If the devil is the personification of evil, it should then come as no surprise that one of the roles of the devil in the Bible is as the Accuser.  Accusing, finding flaws, making judgments, these are the roles the devil plays in addition to enticing us to sin. Funny how we, or at least I, never focused on those as key characteristics.  On the contrary, “good” people and the church as a whole have made them an art form and lifted them up as holy. But this clearly contradicts the mercy we have been shown and that we are called to exhibit.  God died on a cross so that our sins might be forgiven. Instead of paying it forward, we spend a good deal of our time looking for the sins of others, lording it over them so that we can feel superior, and building God’s kingdom by excluding those we don’t feel belong.  Hypocrites.

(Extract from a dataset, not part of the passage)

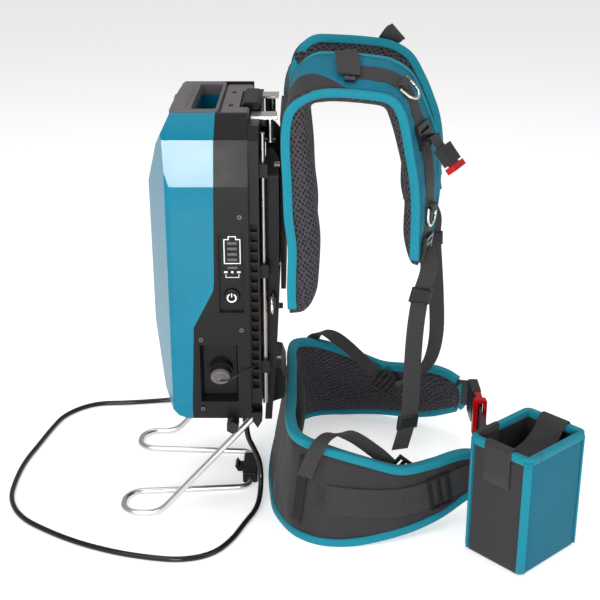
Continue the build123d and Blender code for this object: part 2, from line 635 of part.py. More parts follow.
# Each stabiliser station is its middle and the direction of its width.
stabiliser = [((72, 174, 92), (0.8, 0, -0.6)), ((84, 171, 122), (0.9, 0.1, -0.4)),
              ((100, 160, 139), (0.5, 0.8, 0)), ((126, 143, 131), (0.6, 0.2, 0.7)),
              ((158, 134, 104), (0.62, 0, 0.75)), ((178, 132, 84), (0.62, 0, 0.75))]
STABILISER_HALF = 9.0
hip_webs = []
for side, points in ((-1, near_web), (1, far_web)):
    edges = [((x - 11, side * y - 6, z), (x + 11, side * y + 6, z)) for x, y, z in points]
    hip_webs.append(band(edges, WEB_T))
    faces = [(Vector(x, side * y, z), Vector(a, side * b, c) * STABILISER_HALF)
             for (x, y, z), (a, b, c) in stabiliser]
    hip_webs.append(band([(middle - half, middle + half) for middle, half in faces], WEB_T))
    locks.append(ladder_lock(Plane(origin=(190, side * 126, 74), x_dir=(0.62, 0, 0.78), z_dir=(0, side, 0))))
save(Compound(hip_webs), "hip_webbing")
save(Compound(locks), "ladder_locks")

# ---- waist buckle -------------------------------------------------------------------------------------
def buckle_block(low, high, mode=Mode.ADD):
    """Box between two corners measured from the middle of the waist buckle."""
    middle = (BUCKLE_X, BUCKLE_Y, BUCKLE_Z)
    block(tuple(m + a for m, a in zip(middle, low)), tuple(m + b for m, b in zip(middle, high)), mode)


with BuildPart() as buckle_body:
    buckle_block((-6, -12, -24), (6, 30, 24))
    fillet(buckle_body.edges().filter_by(Axis.X), 5)
    buckle_block((-3.2, -13, -18), (3.2, 18, 18), Mode.SUBTRACT)
    buckle_block((-7, 23, -20), (7, 26.5, 20), Mode.SUBTRACT)
save(buckle_body.part, "waist_buckle_body")

with BuildPart() as buckle_latch:
    buckle_block((-5, -34, -23), (5, -12.4, 23))
    fillet(buckle_latch.edges().filter_by(Axis.X), 4)
    buckle_block((-6, -30, -20), (6, -26.5, 20), Mode.SUBTRACT)
    for prong_z in (-12, 0, 12):
        buckle_block((-2.4, -12.5, prong_z - 3), (-0.2, 15, prong_z + 3))
save(buckle_latch.part, "waist_buckle_latch")

# The release bar goes round the webbing and slides towards the latch, its arms outside it.
with BuildPart() as release_button:
    buckle_block((-9, -46, -26), (9, -36.4, 26))
    fillet(release_button.edges().filter_by(Axis.Y), 3)
    buckle_block((-3, -47, -21), (5, -36, 21), Mode.SUBTRACT)
    for arm_z in (-25.2, 23.4):
        buckle_block((-4, -37, arm_z), (4, -18, arm_z + 1.8))
save(release_button.part, "waist_release_button")

# ---- adapter pouch ------------------------------------------------------------------------------------
pouch_along = (cos(radians(POUCH_TURN)), sin(radians(POUCH_TURN)), 0)
pouch_place = Plane(origin=(POUCH_X, POUCH_Y, 0), x_dir=pouch_along, z_dir=(0, 0, 1))
with BuildPart() as pouch:
    with BuildSketch(pouch_place):
        RectangleRounded(POUCH_LONG, POUCH_WIDE, 8)
    extrude(amount=POUCH_HIGH)
    with BuildSketch(pouch_place.offset(POUCH_WALL)):
        RectangleRounded(POUCH_LONG - 2 * POUCH_WALL, POUCH_WIDE - 2 * POUCH_WALL, 4)
    extrude(amount=POUCH_HIGH, mode=Mode.SUBTRACT)
save(pouch.part, "pouch")

# One strap goes over each short wall and sags across the mouth, and a belt loop goes over one long wall.
# Each path gives the strap's inner face, and the body lies to the left of the path.
STRAP_WIDE, STRAP_SET, LOOP_START = 38.0, 0.6, -46.0
end, side_wall, rim = POUCH_LONG / 2 + STRAP_SET, POUCH_WIDE / 2 + STRAP_SET, POUCH_HIGH + 1
inside = side_wall - POUCH_WALL - 2 * STRAP_SET
sag = [(-end, 106), (-end, rim - 0.6), (-end + 1.2, rim + 0.3), (-end + 5.6, rim + 0.3), (-end + 11, rim - 4),
       (-34, 134), (-8, 124), (16, 126), (36, 138), (end - 11, rim - 4), (end - 5.6, rim + 0.3),
       (end - 1.2, rim + 0.3), (end, rim - 0.6), (end, 128)]
loop = [(inside, 92), (inside, rim - 0.6), (inside + 1.2, rim + 0.3), (side_wall - 1.2, rim + 0.3),
        (side_wall, rim - 0.6), (side_wall, 96)]


def strip(path, place, width):
    """Webbing of even thickness along a flat path, extruded from a plane by its width."""
    left = []
    for i, point in enumerate(path):
        before, after = path[max(i - 1, 0)], path[min(i + 1, len(path) - 1)]
        run = Vector(after[0] - before[0], after[1] - before[1]).normalized()
        left.append((point[0] - run.Y * WEB_T, point[1] + run.X * WEB_T))
    with BuildPart() as made:
        with BuildSketch(place):
            outline(path + left[::-1])
        extrude(amount=width)
    return made.part


pouch_across = pouch_place.y_dir
mouth_place = Plane(origin=pouch_place.origin + pouch_across * (STRAP_WIDE / 2), x_dir=pouch_along,
                    z_dir=-pouch_across)
loop_place = Plane(origin=pouch_place.origin + pouch_place.x_dir * LOOP_START, x_dir=pouch_across,
                   z_dir=pouch_along)
across_mouth = strip(sag, mouth_place, STRAP_WIDE)
belt_loop = strip(loop, loop_place, STRAP_WIDE)
save(Compound([across_mouth, belt_loop]), "pouch_straps")

# ---- power cord ---------------------------------------------------------------------------------------
GLAND_X, GLAND_Y = -1.5, -70.0
with BuildPart() as cord_gland:
    with BuildSketch(Plane.XZ.offset(-GLAND_Y)):
        outline([(0, CASE_BOTTOM), (9, CASE_BOTTOM), (9, 138), (6.6, 137), (6.4, 132), (4.6, 112), (0, 112)])
    revolve(axis=Axis((0, GLAND_Y, 0), (0, 0, 1)))
    with BuildSketch(Plane.XY.offset(100)):
        with Locations((0, GLAND_Y)):
            Circle(CORD_R)
    extrude(amount=12, mode=Mode.SUBTRACT)
save(cord_gland.part.moved(Location((GLAND_X, 0, 0))), "cord_gland")

CONNECTOR_Y, CONNECTOR_Z = 219.0, 10.5
NOSE_R, NOSE_LONG = 6.4, 12.0
cord_route = [
    (-1.5, -70, 112), (-1.5, -70, 92), (8, -64, 69), (15.5, -57, 44), (16, -70, 14), (12, -100, 3.6),
    (-3, -136, 3.6), (-16, -173, 3.6), (-38, -205, 3.6), (-75, -217, 3.6), (-119, -210, 3.6), (-158, -199, 3.6),
    (-204, -179, 3.6), (-246, -153, 3.6), (-286, -122, 3.6), (-309, -78, 3.6), (-313, -30, 3.6), (-312, 20, 3.6),
    (-303, 70, 3.6), (-295, 118, 3.6), (-284, 166, 3.6), (-247, 203, 3.6), (-196, 205, 3.6), (-150, 212, 3.6),
    (-114, 215, 5.5),
    (-88, CONNECTOR_Y, CONNECTOR_Z), (-68, CONNECTOR_Y, CONNECTOR_Z),
]
route_points = [Vector(*point) for point in cord_route]
cord_radii = []
for before, corner, after in zip(route_points, route_points[1:], route_points[2:]):
    turn = (corner - before).get_angle(after - corner)
    shorter = min((corner - before).length, (after - corner).length)
    cord_radii.append(0.45 * shorter / ((1 - cos(radians(turn))) / sin(radians(turn))))
cord_path = FilletPolyline(*cord_route, radius=cord_radii)
power_cord = rod(cord_route, CORD_R, cord_radii)
even_volume = cord_path.length * pi * CORD_R ** 2
print("cord length", round(cord_path.length), "volume ratio", round(power_cord.volume / even_volume, 4))
save(power_cord, "power_cord")

connector_axis = Plane(origin=(-68, CONNECTOR_Y, CONNECTOR_Z), x_dir=(0, 1, 0), z_dir=(1, 0, 0))
with BuildPart() as connector_relief:
    with BuildSketch(connector_axis):
        Circle(4.8)
    with BuildSketch(connector_axis.offset(24)):
        Circle(6.6)
    loft()
save(connector_relief.part, "connector_relief")

with BuildPart() as connector_body:
    with BuildSketch(connector_axis.offset(24)):
        Circle(9.6)
    extrude(amount=20)
    fillet(connector_body.edges().group_by(Axis.X)[0], 2)
    with BuildSketch(connector_axis.offset(44)):
        Circle(6.8)
    extrude(amount=22)
    with BuildSketch(connector_axis.offset(66)):
        Circle(NOSE_R)
    extrude(amount=NOSE_LONG)
    with BuildSketch(connector_axis.offset(66)):
        Circle(5.2)
    extrude(amount=13, mode=Mode.SUBTRACT)
    with BuildSketch(connector_axis.offset(66)):
        with PolarLocations(2.8, 4):
            Circle(0.8)
    extrude(amount=9)
save(connector_body.part, "connector_body")

with BuildPart() as connector_ring:
    with BuildSketch(connector_axis.offset(44.3)):
        Circle(10.2)
        Circle(7.1, mode=Mode.SUBTRACT)
        with PolarLocations(10.6, 16):
            Circle(0.9, mode=Mode.SUBTRACT)
    extrude(amount=20)
save(connector_ring.part, "connector_ring")

# ---- ring on the side of the frame ----------------------------------------------------------------------
side_ring_place = Plane(origin=(33.5, -103, 287), x_dir=(0, 0, 1), z_dir=(-1, 0, 0))
save(d_ring(side_ring_place, 22, RING_WIRE), "frame_ring")
side_loop = slab(side_ring_place, (-7, -2.6, -4), (7, 4.2, 2.6))
keepers.append(side_loop - slab(side_ring_place, (-9, -2.4, -2.1), (9, 2.4, 2.1)))
save(Compound(keepers), "ring_keepers")
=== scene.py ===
"""Looks of the back-carried battery unit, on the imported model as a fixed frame. Lengths are in metres."""
import bpy
from math import cos, pi, radians, sin
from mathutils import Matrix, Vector


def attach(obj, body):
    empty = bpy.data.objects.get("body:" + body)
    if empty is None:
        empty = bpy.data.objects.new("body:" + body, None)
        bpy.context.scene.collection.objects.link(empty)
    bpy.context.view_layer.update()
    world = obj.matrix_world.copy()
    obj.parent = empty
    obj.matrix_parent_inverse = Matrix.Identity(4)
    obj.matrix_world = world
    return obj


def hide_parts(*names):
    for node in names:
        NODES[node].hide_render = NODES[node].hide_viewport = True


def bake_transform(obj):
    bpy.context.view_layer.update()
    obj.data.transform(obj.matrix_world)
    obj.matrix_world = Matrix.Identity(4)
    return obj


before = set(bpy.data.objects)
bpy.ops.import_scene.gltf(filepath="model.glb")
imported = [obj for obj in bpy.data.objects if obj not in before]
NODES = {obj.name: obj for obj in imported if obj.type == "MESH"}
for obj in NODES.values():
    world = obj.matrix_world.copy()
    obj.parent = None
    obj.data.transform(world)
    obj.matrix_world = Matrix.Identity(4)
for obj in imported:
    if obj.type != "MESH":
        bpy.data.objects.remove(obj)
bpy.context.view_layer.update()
MM = 0.001

CAMERA_PLACE, CAMERA_TILT = (0.0665, -1.376, 0.7782), radians(69)
LENS_MM, SENSOR_MM = 69, 36
FLOOR_SIZE, FLOOR_GLOW, SKY_GLOW = 60, 0.40, 0.42
WHITE = (1, 1, 1, 1)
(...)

If God’s own mercy is reserved for those who show it, the church itself is also in trouble.

 

Finally, why is it that the luckiest of us all, the ones of us who have made the least mistakes and so have the most to be thankful for, find it hardest to be merciful?  The self-righteous are the biggest sinners of all because we think we need God the least. We imagine that our minor peccadilloes don’t really need forgiveness. We are Christians for any number of reasons, but not because we come crawling to the cross battered and bruised and begging for salvation.  But who is the real follower? The one for show who follows when convenient or the one who knows she owes her very life to the redeemer? If sin is what separates us from God and from each other, who is the bigger sinner: the self-righteous or the self-condemned? It is the “garden variety” sinners among us who are actually the biggest sinners of all.  We are the least merciful because we attribute our goodness to ourselves and blame those who don’t have our imagined self-control. Hypocrites. If God’s own mercy is reserved for those who show it, the very good among us are in the most trouble of all.